The cherimoya looks a bit like a smoother version of an artichoke. It yields a creamy, fragrant, ivory-coloured flesh, which gave rise to another of its common names, the custard apple. And here’s where things start to get confusing.
An early exchange
In October 1847, William Charles Wentworth sent a bearer the 7 or so kilometres from his estate at Vaucluse to the famous gardens at Elizabeth Bay House with a note requesting the custard apple that William Sharp Macleay, its owner, had been ‘good enough to promise’.
The cherimoya is one of several dozen species in the Annona genus, which have been cultivated for their fruit by the peoples of Central and South America since ancient times. Today, the genus is found throughout the tropics and subtropics, either by origin or introduction. ‘Custard apple’ is something of a catch-all name, applied to the cherimoya and any or all its cousins.
Throughout the 19th century, then, ‘custard apple’ and ‘cherimoya’ often described the same fruit. Interestingly, however, the Gazette lists each separately. So what was the custard apple Wentworth sent for? And is it the same as the custard apples we find at market stalls today?
Sweetsops and sugar-apples
In 1828, Charles Fraser listed Annona cherimola, the cherimoya, among the plants growing in Sydney’s Botanic Garden. But in the 1831 Australian Almanack, he writes that the ‘cherimoya of Peru’ had yet to flower in the colony. A second species in his 1828 list, Annona squamosa, is likely to be the Gazette’s custard apple, and perhaps Wentworth’s. Much lumpier than the cherimoya, it’s also known as the sweetsop, or sugar-apple.
Though the cherimoya appears in 19th-century nursery lists from NSW, it does not seem to have flourished, even in the tropical north, where its relative the sugar-apple did so well. A clue to this lies in its name, which comes from the Quechuan word chirimuya (literally, ‘cold seeds’); the cherimoya thrives in the high valleys of the Andes but not at lower elevations.
This unhappy fact led an American grower to cross the cherimoya with a sugar-apple in 1908 – combining the deliciousness of the first with the second’s ability to grow at sea level. According to Custard Apples Australia, today’s commercial varieties are likely to be the hybrid he produced: Annona × atemoya.

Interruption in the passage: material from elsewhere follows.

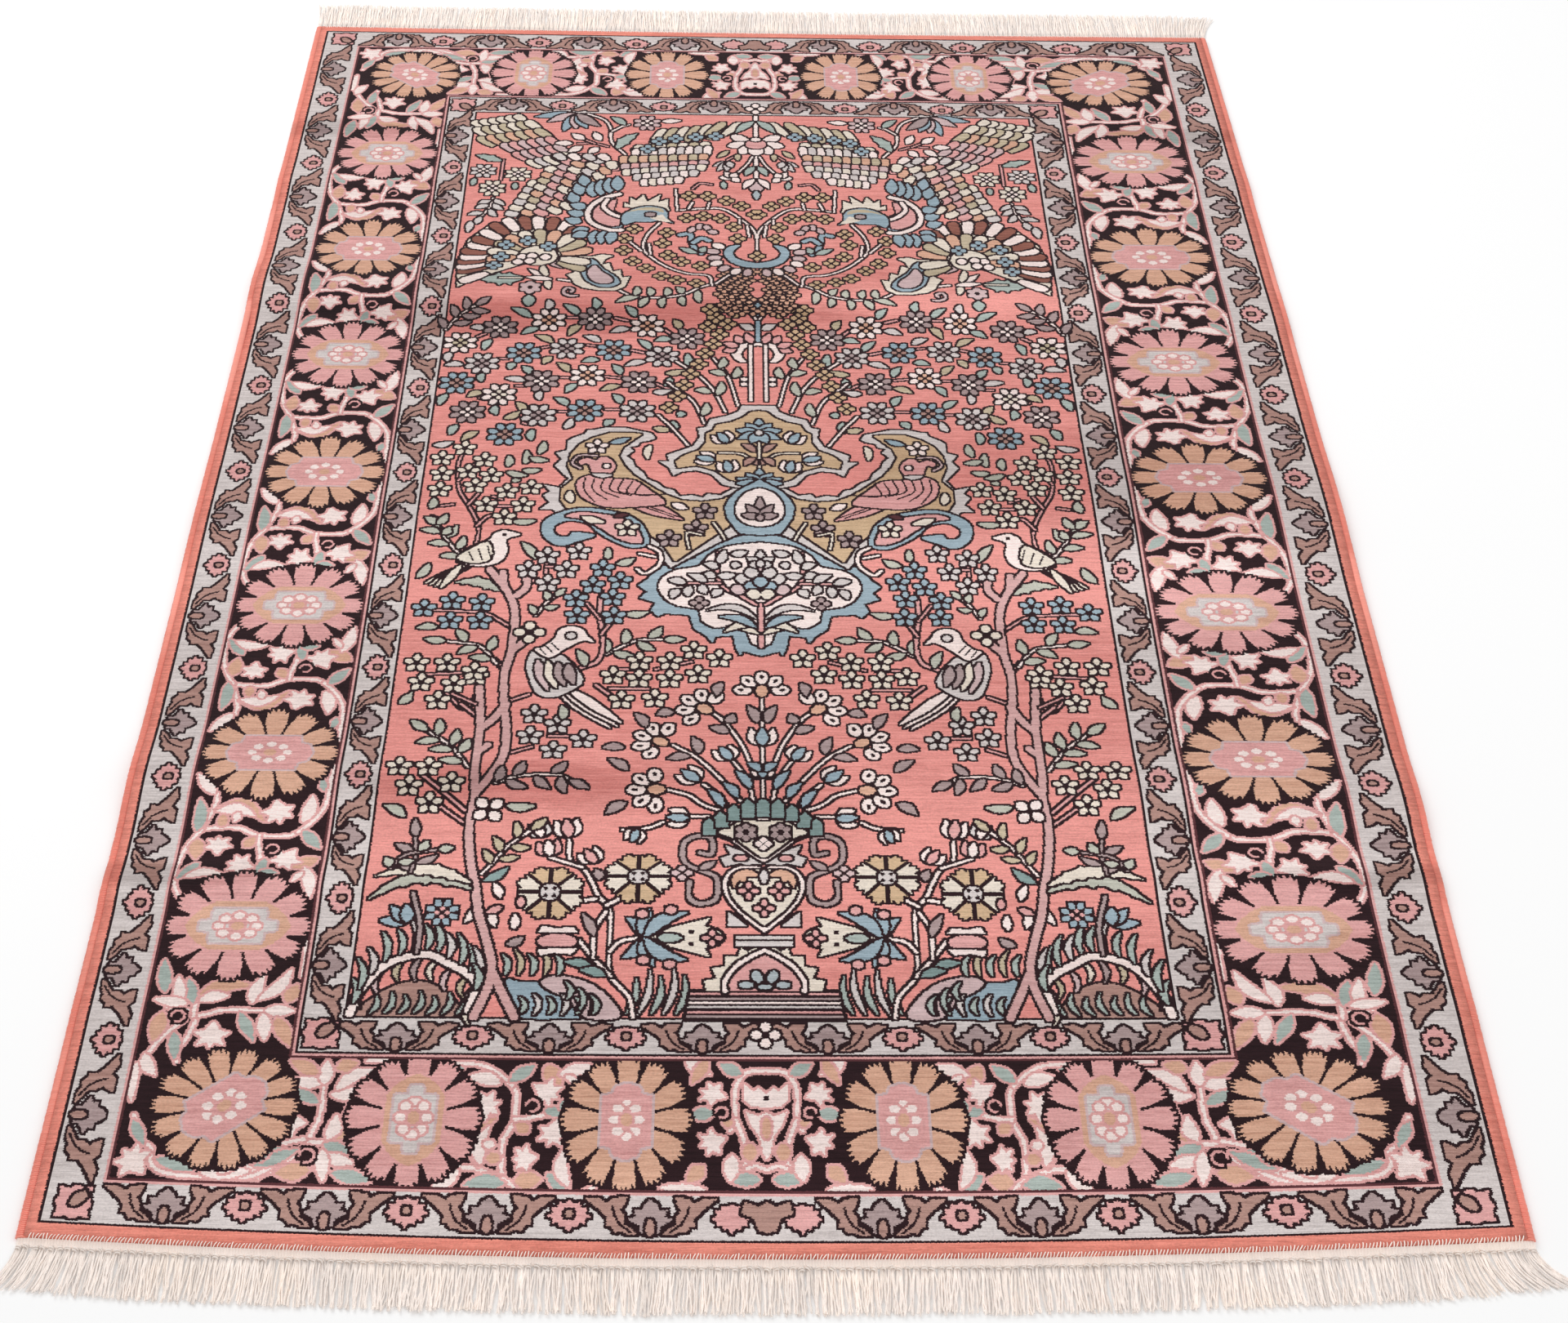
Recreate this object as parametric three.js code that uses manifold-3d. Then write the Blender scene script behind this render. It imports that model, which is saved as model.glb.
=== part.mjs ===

Chalk, cheese and cherimoyas
Despite the confusion, clued-up 19th-century writers were in no doubt about the superiority of the cherimoya over its relatives. Here’s the Geelong Advertiser setting matters straight in 1868:
We beg to inform our able contemporary the Australasian, that it is in error in stating ‘the cherimoya or custard apple is showing for flower.’ The chirimoya (not cherimoya), is as distinct from the West India custard apple as chalk is from cheese – it is a distinct fruit. The latter is nothing but a congeries [mass] of seeds, with a small quantity of pulp and juice, good in its way for lack of better; but the former, the chirimoya, is all throughout the most delicious pulp or soft flesh, melting in the mouth, and forcing the juice out so that a napkin is required almost to be held under the chin, and having sometimes one or two seeds in its centre, and often none … But it has not yet been raised in this colony.
All this makes it an intriguing question as to what, exactly, Godfrey Mundy sampled on his goggle-eyed visit to Sydney in 1846. Served a sumptuous meal at a private residence, Mundy feasted on local snapper, wallaby tail soup, kangaroo and wonga wonga pigeon. The menu then moved towards the exotic – ‘a dessert of plantains and loquots, guavas and mandarine oranges, pomegranates and cherimoyas’.
Whatever Mundy sank his teeth into, a cherimoya or one of its relatives, his experience illustrates the fact that custard apples were a fruit reserved for the tables of the colonial elite.
Back, then, to William Charles Wentworth and the messenger entrusted with bringing him the custard apple from Elizabeth Bay. In all likelihood, Wentworth was after a seedling … but what if it had been a basket of fruit instead? Would the messenger have made the journey back to Vaucluse without succumbing to the tantalising fragrance of this most delicious of fruits? Or would he have taken the chance that his master, who was also fond of melons and pineapples, would not notice one of the missing delicacies?
I like to imagine him, this unnamed, unknown bearer, eating a custard apple by the water at one of the bays along the coast. He eats with curiosity, then abandon, as that delicious, illicit juice runs unheeded down his chin.
 In 1875, a reader asked The Queenslander which ‘Custard Apple’ variety had done best, ‘the Sweetsop, Soursop [Annona muricata], or Chirimoya’. The newspaper responded: ‘Sweetsop has borne best here; the other varieties, so far as tried, have gained the reputation of being poor bearers; they need further and systematic trial.’